## RECORDS FOR THIS TASK

>>

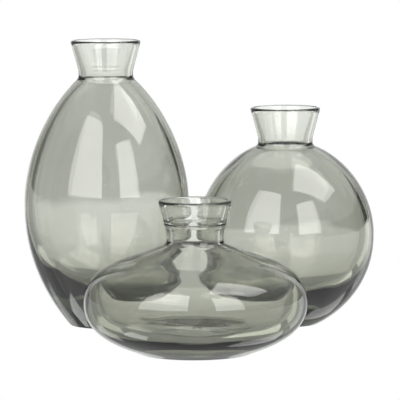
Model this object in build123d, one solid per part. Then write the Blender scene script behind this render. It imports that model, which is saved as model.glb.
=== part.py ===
"""Set of three glass bud vases: a tall, a round and a squat one, each blown in one piece.

The three share one flared neck and stand close together on a flat surface.
Units are millimetres. +Z is up, the vases stand on Z = 0, and the origin is the middle
of the set's footprint. The tall and the round vase stand behind (+Y), the squat one in front.
"""
from build123d import *
from dataclasses import dataclass
from math import cos, radians, sin, tan
import os

# ---- the neck, the same on all three vases ----
RIM_DIAMETER = 40.0        # across the outside of the rounded rim
RIM_THICKNESS = 2.4        # the rim is fire-polished to a full round of this width
NECK_FLARE_ANGLE = 15.0    # the neck opens upwards by this many degrees a side
INNER_FLARE_ANGLE = 17.0   # inside, it opens a little more, so its wall thins towards the rim
THROAT_OUTER_DIAMETER = 31.3
THROAT_STRAIGHT = 1.0      # straight stretch outside, where the neck is narrowest
THROAT_BORE_DIAMETER = 25.0
THROAT_BORE_LENGTH = 4.5   # straight stretch of the bore, below the flare

# ---- the foot ----
KICK_UP = 1.2              # height of the shallow hollow under each vase

# ---- where the vases stand ----
TALL_TO_ROUND = 102.8      # between the two back vases' axes, along X
TALL_TO_SQUAT = (51.0, -107.0)

# ---- mould joint round the squat vase's neck ----
MOULD_RIDGE_HEIGHT = 1.2
MOULD_RIDGE_STAND_OUT = 0.3
MOULD_RIDGE_BELOW_RIM = 13.2


@dataclass
class Vase:
    """One vase. Angles are measured from the vertical."""

    name: str
    height: float
    belly_diameter: float
    belly_height: float        # height of the widest place
    waist_radius: float        # rounding from the flare into the narrowest place
    neck_fillet: float         # rounding from the narrowest place into the shoulder
    shoulder_angle: float      # how steeply the shoulder leaves the neck
    shoulder_reach: float      # how far the shoulder runs straight on from the neck
    upper_fullness: float      # how far the belly runs straight up
    lower_fullness: float      # how far the belly runs straight down
    foot_reach: float          # how far the lower wall runs straight on from the foot
    foot_diameter: float       # outer edge of the ring that it stands on
    foot_angle: float          # how far the lower wall leans out above the foot
    foot_radius: float         # rounding of the foot's edge
    foot_ring_width: float     # width of that ring's flat
    wall: float                # wall thickness at the widest place
    base: float                # thickness of the solid glass under the hollow
    hollow_belly_height: float    # height of the widest place of the hollow
    hollow_fillet: float          # rounding from the bore into the hollow's shoulder
    hollow_shoulder_angle: float  # how steeply the hollow's shoulder leaves the bore
    hollow_shoulder_reach: float  # how far that shoulder runs straight on from the bore
    hollow_upper_fullness: float  # how far the hollow's belly runs straight up
    hollow_lower_fullness: float  # how far the hollow's belly runs straight down
    hollow_floor_reach: float     # how far the hollow's floor runs level from the axis
    mould_ridge: bool = False


TALL = Vase(
    name="tall_vase", height=164.0, belly_diameter=94.7, belly_height=68.5,
    waist_radius=8.0, neck_fillet=4.7,
    shoulder_angle=46.0, shoulder_reach=21.0, upper_fullness=31.0,
    lower_fullness=31.0, foot_reach=19.0, foot_diameter=41.5, foot_angle=39.0, foot_radius=2.0,
    foot_ring_width=3.0, wall=4.5, base=15.0,
    hollow_belly_height=70.0, hollow_fillet=4.7, hollow_shoulder_angle=46.0,
    hollow_shoulder_reach=18.7, hollow_upper_fullness=27.6, hollow_lower_fullness=33.0,
    hollow_floor_reach=25.7,
)
ROUND = Vase(
    name="round_vase", height=125.0, belly_diameter=101.8, belly_height=51.5,
    waist_radius=8.0, neck_fillet=3.2,
    shoulder_angle=68.0, shoulder_reach=18.0, upper_fullness=24.5,
    lower_fullness=29.0, foot_reach=13.0, foot_diameter=35.0, foot_angle=64.0, foot_radius=4.0,
    foot_ring_width=3.0, wall=5.5, base=12.5,
    hollow_belly_height=52.0, hollow_fillet=3.2, hollow_shoulder_angle=68.0,
    hollow_shoulder_reach=15.7, hollow_upper_fullness=21.4, hollow_lower_fullness=23.7,
    hollow_floor_reach=27.2,
)
SQUAT = Vase(
    name="squat_vase", height=83.0, belly_diameter=121.8, belly_height=27.0,
    waist_radius=22.0, neck_fillet=3.5,
    shoulder_angle=68.0, shoulder_reach=21.5, upper_fullness=21.0,
    lower_fullness=18.0, foot_reach=8.5, foot_diameter=62.0, foot_angle=66.0, foot_radius=3.0,
    foot_ring_width=10.5, wall=7.0, base=8.0,
    hollow_belly_height=29.6, hollow_fillet=6.2, hollow_shoulder_angle=61.8,
    hollow_shoulder_reach=21.0, hollow_upper_fullness=14.7, hollow_lower_fullness=15.5,
    hollow_floor_reach=39.0, mould_ridge=True,
)


def leaning(angle, length=1.0):
    """Offset along a wall that leans out by an angle from straight up."""
    return Vector(length * sin(radians(angle)), length * cos(radians(angle)))


def facing(angle, length=1.0):
    """Offset square to that wall, outwards and down."""
    return Vector(length * cos(radians(angle)), -length * sin(radians(angle)))


def arc(centre, radius, start_angle, sweep):
    """Round stretch of an outline, with angles in degrees from +X."""
    return CenterArc((centre.X, centre.Y), radius, start_angle, sweep)


def curve(start, start_handle, end_handle, end):
    """Smooth stretch of wall between two points, leaving along the handles."""
    return Bezier(start, start + start_handle, end + end_handle, end)


def foot_outline(v):
    """Hollow under the foot, the ring it stands on and the rounded edge. Returns its end."""
    ring_outside = v.foot_diameter / 2
    ring_inside = ring_outside - v.foot_ring_width
    # the hollow's arc leaves the axis level, so its centre lies on the axis
    hollow_radius = (ring_inside**2 + KICK_UP**2) / (2 * KICK_UP)
    hollow_centre = Vector(0, KICK_UP - hollow_radius)
    edge = Vector(ring_inside, 0)
    half_angle = (edge - hollow_centre).get_angle(Vector(0, 1))
    arc(hollow_centre, hollow_radius, 90 - half_angle, half_angle)
    Line(edge, (ring_outside, 0))
    centre = Vector(ring_outside, v.foot_radius)
    arc(centre, v.foot_radius, -90, 90 - v.foot_angle)
    return centre + facing(v.foot_angle, v.foot_radius)


def rim_centre(v):
    """Middle of the rim's rounded edge."""
    return Vector((RIM_DIAMETER - RIM_THICKNESS) / 2, v.height - RIM_THICKNESS / 2)


def neck_waist(v):
    """Outside of the neck: the lower end of the straight flare and the top of the throat."""
    rim_edge = rim_centre(v) + facing(NECK_FLARE_ANGLE, RIM_THICKNESS / 2)
    rounding = Vector(v.waist_radius, 0) - facing(-NECK_FLARE_ANGLE, v.waist_radius)
    flare_foot_radius = THROAT_OUTER_DIAMETER / 2 + rounding.X
    flare_height = (rim_edge.X - flare_foot_radius) / tan(radians(NECK_FLARE_ANGLE))
    flare_foot = Vector(flare_foot_radius, rim_edge.Y - flare_height)
    return flare_foot, Vector(THROAT_OUTER_DIAMETER / 2, flare_foot.Y + rounding.Y)


def outer_body(v, foot_end):
    """Lower wall, belly, shoulder and the fillet into the neck. Returns the throat's lower end."""
    belly = Vector(v.belly_diameter / 2, v.belly_height)
    curve(foot_end, leaning(v.foot_angle, v.foot_reach), Vector(0, -v.lower_fullness), belly)
    throat = neck_waist(v)[1] - Vector(0, THROAT_STRAIGHT)
    centre = throat + Vector(v.neck_fillet, 0)
    shoulder_top = centre - facing(-v.shoulder_angle, v.neck_fillet)
    along_shoulder = leaning(180 - v.shoulder_angle, v.shoulder_reach)
    curve(belly, Vector(0, v.upper_fullness), along_shoulder, shoulder_top)
    arc(centre, v.neck_fillet, 180 + v.shoulder_angle, -v.shoulder_angle)
    return throat


def outer_neck(v, throat):
    """Throat, waist and flare up to the rim's outer edge."""
    flare_foot, throat_top = neck_waist(v)
    Line(throat, throat_top)
    waist_centre = throat_top + Vector(v.waist_radius, 0)
    arc(waist_centre, v.waist_radius, 180, -NECK_FLARE_ANGLE)
    rim_edge = rim_centre(v) + facing(NECK_FLARE_ANGLE, RIM_THICKNESS / 2)
    if not v.mould_ridge:
        Line(flare_foot, rim_edge)
        return
    up_flare = leaning(NECK_FLARE_ANGLE)
    rise = v.height - MOULD_RIDGE_BELOW_RIM - flare_foot.Y
    ridge = flare_foot + up_flare * (rise / up_flare.Y)
    ridge_foot = ridge - up_flare * (MOULD_RIDGE_HEIGHT / 2)
    ridge_top = ridge + up_flare * (MOULD_RIDGE_HEIGHT / 2)
    Line(flare_foot, ridge_foot)
    ThreePointArc(ridge_foot, ridge + facing(NECK_FLARE_ANGLE, MOULD_RIDGE_STAND_OUT), ridge_top)
    Line(ridge_top, rim_edge)


def rim_and_bore(v):
    """Rounded rim, the inside of the flare and the throat's bore. Returns the bore's lower end."""
    lip = RIM_THICKNESS / 2
    arc(rim_centre(v), lip, -NECK_FLARE_ANGLE, 180 + NECK_FLARE_ANGLE - INNER_FLARE_ANGLE)
    inner_edge = rim_centre(v) - facing(INNER_FLARE_ANGLE, lip)
    bore_radius = THROAT_BORE_DIAMETER / 2
    drop = (inner_edge.X - bore_radius) / tan(radians(INNER_FLARE_ANGLE))
    bore_top = Vector(bore_radius, inner_edge.Y - drop)
    bore_foot = bore_top - Vector(0, THROAT_BORE_LENGTH)
    Line(inner_edge, bore_top)
    Line(bore_top, bore_foot)
    return bore_foot


def hollow_outline(v, bore_foot):
    """Inside of the shoulder, belly and bowl-shaped floor, down to the axis."""
    centre = bore_foot + Vector(v.hollow_fillet, 0)
    arc(centre, v.hollow_fillet, 180, v.hollow_shoulder_angle)
    shoulder_top = centre - facing(-v.hollow_shoulder_angle, v.hollow_fillet)
    belly = Vector(v.belly_diameter / 2 - v.wall, v.hollow_belly_height)
    along_shoulder = leaning(180 - v.hollow_shoulder_angle, v.hollow_shoulder_reach)
    curve(shoulder_top, along_shoulder, Vector(0, v.hollow_upper_fullness), belly)
    floor = Vector(0, v.base)
    curve(belly, Vector(0, -v.hollow_lower_fullness), Vector(v.hollow_floor_reach, 0), floor)
    return floor


def blow_vase(v):
    """The vase's glass, turned about its own axis."""
    with BuildPart() as glass:
        with BuildSketch(Plane.XZ):
            with BuildLine():
                foot_end = foot_outline(v)
                throat = outer_body(v, foot_end)
                outer_neck(v, throat)
                bore_foot = rim_and_bore(v)
                floor = hollow_outline(v, bore_foot)
                Line(floor, (0, KICK_UP))
            make_face()
        revolve(axis=Axis.Z)
    return glass.part


def standing_places():
    """Each vase's place, with the middle of the set's footprint at the origin."""
    places = {
        TALL.name: (0.0, 0.0),
        ROUND.name: (TALL_TO_ROUND, 0.0),
        SQUAT.name: TALL_TO_SQUAT,
    }
    vases = (TALL, ROUND, SQUAT)
    middle = []
    for side in (0, 1):
        low = min(places[v.name][side] - v.belly_diameter / 2 for v in vases)
        high = max(places[v.name][side] + v.belly_diameter / 2 for v in vases)
        middle.append((low + high) / 2)
    return {name: (x - middle[0], y - middle[1]) for name, (x, y) in places.items()}


os.makedirs("parts", exist_ok=True)
for vase in (TALL, ROUND, SQUAT):
    x, y = standing_places()[vase.name]
    glass = Pos(x, y, 0) * blow_vase(vase)
    glass.label = vase.name
    export_step(glass, f"parts/{vase.name}.step")
    print(f"{vase.name}: axis at {x:.2f}, {y:.2f}, glass {glass.volume / 1000:.0f} cm3")
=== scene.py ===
"""Three smoked glass bud vases, each blown in one piece, and the studio they stand in."""

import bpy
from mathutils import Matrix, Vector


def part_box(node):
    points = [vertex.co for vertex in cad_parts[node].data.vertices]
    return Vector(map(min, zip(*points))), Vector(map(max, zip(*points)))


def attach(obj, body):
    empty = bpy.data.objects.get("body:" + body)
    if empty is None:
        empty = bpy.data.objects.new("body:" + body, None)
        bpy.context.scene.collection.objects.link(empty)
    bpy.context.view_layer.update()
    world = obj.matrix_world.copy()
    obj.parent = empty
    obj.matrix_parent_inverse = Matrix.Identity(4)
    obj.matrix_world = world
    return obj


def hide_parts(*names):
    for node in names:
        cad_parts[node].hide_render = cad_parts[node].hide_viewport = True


bl_info = {
    "name": "Glass bud vases",
    "version": (1, 0, 0),
    "blender": (4, 5, 0),
    "location": "View3D > Sidebar > Bud vases",
    "description": "Builds three smoked glass bud vases and the studio they stand in",
    "category": "Add Mesh",
}

from dataclasses import dataclass
from math import acos, cos, degrees, pi, radians, sin, tan

import bmesh
import bpy
from bpy.props import (
    FloatProperty,
    FloatVectorProperty,
    IntProperty,
    PointerProperty,
)
from mathutils import Vector, noise
from mathutils.geometry import interpolate_bezier

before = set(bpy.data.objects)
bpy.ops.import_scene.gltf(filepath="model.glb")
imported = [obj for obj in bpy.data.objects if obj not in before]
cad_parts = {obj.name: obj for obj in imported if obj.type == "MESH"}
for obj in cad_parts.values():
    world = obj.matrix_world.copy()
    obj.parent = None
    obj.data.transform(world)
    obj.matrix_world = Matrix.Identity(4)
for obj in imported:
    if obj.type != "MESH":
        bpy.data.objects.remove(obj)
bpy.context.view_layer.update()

MM = 0.001

# ---- the neck, the same on all three vases, in millimetres and degrees ----
RIM_DIAMETER = 40.0
RIM_THICKNESS = 2.4
NECK_FLARE_ANGLE = 15.0
INNER_FLARE_ANGLE = 17.0
THROAT_OUTER_DIAMETER = 31.3
THROAT_STRAIGHT = 1.0
THROAT_BORE_DIAMETER = 25.0
THROAT_BORE_LENGTH = 4.5

# ---- the foot ----
KICK_UP = 1.2

# ---- mould joint round the squat vase's neck ----
MOULD_RIDGE_HEIGHT = 1.2
MOULD_RIDGE_STAND_OUT = 0.3
MOULD_RIDGE_BELOW_RIM = 13.2

# ---- unevenness of the hollow's wall ----
STREAKS = 1.6              # how closely they follow each other round the axis
STREAK_LENGTH = 38.0
EVEN_BELOW_RIM = 26.0      # the neck's inside is even down to here
EVEN_FADE = 8.0            # and the unevenness comes in over this height

# ---- skin of the glass ----
CORD_SPACING = 16.0
CORD_STRETCH = 0.3         # cords are drawn out along the vase
SCRATCH_SPACING = 0.8
SCUFF_HEIGHT = 0.25        # how far up the foot is scuffed
SCUFF_ROUGHNESS = 0.35

STEP = 1.2                 # longest step along an outline
BEND_SLACK = 1.15          # a bent stretch of wall is about this much longer than its chord
MERGE_DISTANCE = 0.0005


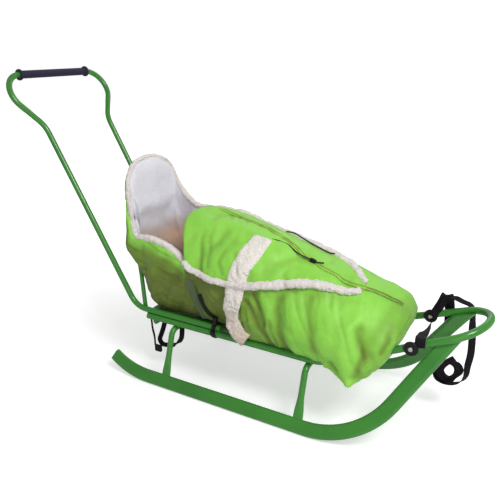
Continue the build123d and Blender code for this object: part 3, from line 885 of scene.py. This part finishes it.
def tub(s, z, inset=0.0):
    """The tub's skin, s of the way round it at height z, moved in by inset."""
    rear, right, left, radius = (level(z)[:, k] for k in range(4))
    rear, right, left = rear + inset, right - inset, left - inset
    radius = np.maximum(radius - inset * 0.6, 8.0)
    right, left = np.maximum(right, radius + 2), np.maximum(left, radius + 2)
    x, y = np.zeros_like(s), np.zeros_like(s)
    # the corners run from a to b and from c to d
    a, b, c, d = 0.32, 0.42, 0.60, 0.70
    on = [s < a, s < b, s < c, s < d]
    turn, turn_left = (s - a) / (b - a) * pi / 2, (s - c) / (d - c) * pi / 2
    x = np.select(on, [
        FRONT + (rear + radius - FRONT) * s / a,
        rear + radius - radius * np.sin(turn),
        rear,
        rear + radius - radius * np.cos(turn_left),
    ], rear + radius + (FRONT - rear - radius) * (s - d) / (1 - d))
    y = np.select(on, [
        -right,
        -right + radius - radius * np.cos(turn),
        -right + radius + (left + right - 2 * radius) * (s - b) / (c - b),
        left - radius + radius * np.sin(turn_left),
    ], left)
    return np.stack([x, y, z], axis=-1)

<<

## OBJECTIVE
Copy verbatim the line that contains "- middle[0], y", the line that contains "cad_parts[node].hide_render = cad_parts[node].hide_viewport", and all lines between them.

## TASK ANSWER
    return {name: (x - middle[0], y - middle[1]) for name, (x, y) in places.items()}


os.makedirs("parts", exist_ok=True)
for vase in (TALL, ROUND, SQUAT):
    x, y = standing_places()[vase.name]
    glass = Pos(x, y, 0) * blow_vase(vase)
    glass.label = vase.name
    export_step(glass, f"parts/{vase.name}.step")
    print(f"{vase.name}: axis at {x:.2f}, {y:.2f}, glass {glass.volume / 1000:.0f} cm3")
=== scene.py ===
"""Three smoked glass bud vases, each blown in one piece, and the studio they stand in."""

import bpy
from mathutils import Matrix, Vector


def part_box(node):
    points = [vertex.co for vertex in cad_parts[node].data.vertices]
    return Vector(map(min, zip(*points))), Vector(map(max, zip(*points)))


def attach(obj, body):
    empty = bpy.data.objects.get("body:" + body)
    if empty is None:
        empty = bpy.data.objects.new("body:" + body, None)
        bpy.context.scene.collection.objects.link(empty)
    bpy.context.view_layer.update()
    world = obj.matrix_world.copy()
    obj.parent = empty
    obj.matrix_parent_inverse = Matrix.Identity(4)
    obj.matrix_world = world
    return obj


def hide_parts(*names):
    for node in names:
        cad_parts[node].hide_render = cad_parts[node].hide_viewport = True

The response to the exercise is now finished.